Israel has demanded that the cease-fire also include a cessation of arms smuggling into Gaza and a deal on a prisoner exchange that would free abducted IDF soldier Gilad Shalit.

A defense source involved in the efforts to gain Shalit's release said Tuesday that the letter Hamas delivered to Shalit's family, via the Carter Center in Ramallah, was not related to the attempts to conclude a truce, and its timing was coincidental. "The letter was delayed for some time for a variety for reasons," the source said.

Defense source: Shalit negotiations deadlocked due to Hamas inflexibility

The source added that the talks with Hamas over a prisoner exchange are at an impasse because of the group's unwillingness to be flexible.

"The ball is in Hamas' court," the source said. "It insists that Israel release the prisoners on its list or there will be no deal. But with the exception of 70 names that Israel has approved, all the rest are unacceptable to us."

Israel has rejected most of the names on the Hamas wish-list because they were directly responsible for the murder of Israelis.

Olmert, Defense Minister Ehud Barak and Foreign Minister Tzipi Livni met with the heads of the defense establishment Tuesday in preparation for Wednesday's diplomatic-security cabinet meeting. No details of their meeting were released, as Olmert and Barak said they would prefer to keep Israel's intentions secret from Hamas.

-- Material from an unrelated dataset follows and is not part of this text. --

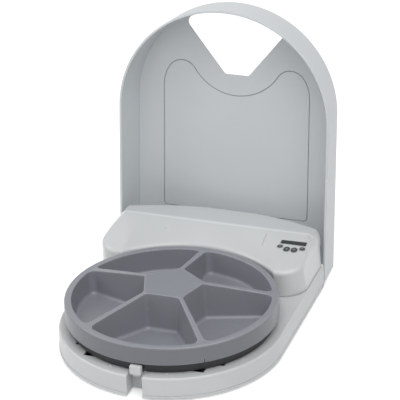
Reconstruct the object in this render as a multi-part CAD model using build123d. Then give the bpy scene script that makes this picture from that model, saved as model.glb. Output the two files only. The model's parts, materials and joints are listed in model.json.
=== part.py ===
from build123d import *
import os
from math import acos, atan2, cos, degrees, pi, radians, sin, sqrt, tan

# A round feeder with five covered compartments. The tray turns under a D-shaped lid that is hinged at the
# rear, and one compartment at a time comes under the lid's V-shaped opening. All sizes are in millimetres.
# The model is drawn about the tray's axis, with +Y to the rear, then moved so that its origin lies on the
# floor under the middle of the open feeder.

# Lower casing
rim_beyond_tray = 7.0
base_flare = 0.6
foot_height = 3.0
floor_thickness = 3.0
base_top = 27.0
casing_wall = 2.5
deck_thickness = 2.5
wide_end_back = 44.0
arm_room = 13.7
rear_back = 79.0
rear_arch_radius = 240.0
rim_round = 2.2
well_step = 1.8
well_corners = [(-54.9, 7.4), (-42.3, 4.0)]
nub_angles = (-106.0, -74.0, -30.0, -150.0, 25.0, 155.0)
nub_radius = 1.7
nub_height = 1.8
nub_taper = 0.7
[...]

"We must not talk very much," Barak told the full cabinet Tuesday. "When the moment is right, we will take action. It is important that the cabinet listen well to what the army says can be achieved, and what cannot be achieved, via an operation in the Gaza Strip."

In private conversations Tuesday, some ministers speculated that Israel would adopt an unofficial cease-fire with Hamas rather than formally accept the Egyptian proposal.

"The existing situation will continue, and suddenly we will find ourselves in a truce, without there ever really being an orderly decision-making process about it," predicted one.

A senior government source who is well-versed in the cabinet's deliberations expressed a similar view.

However, there is a third option beside agreeing to a truce or embarking on a large-scale ground operation: stepped-up operations against Hamas, including a resumption of assassinations, that fall short of a full-scale invasion. That would bring more pressure to bear on Hamas, a senior government source said, and perhaps that would lead the Islamic organization to accept Israel's conditions.

Defense sources explained Tuesday that the issue of arms smuggling is critical, because while Egypt has improved its efforts to stop the smuggling into Gaza, the results are still far from satisfactory.

A senior Hamas source said Tuesday that the tahadiyeh is being delayed because Israel has still not given Egypt its response to the truce proposal. According to the source, Hamas has sent Israel a list of questions that it wants clarified.

The Hamas source added that the group is waiting to hear what the diplomatic-security cabinet decides today on the truce.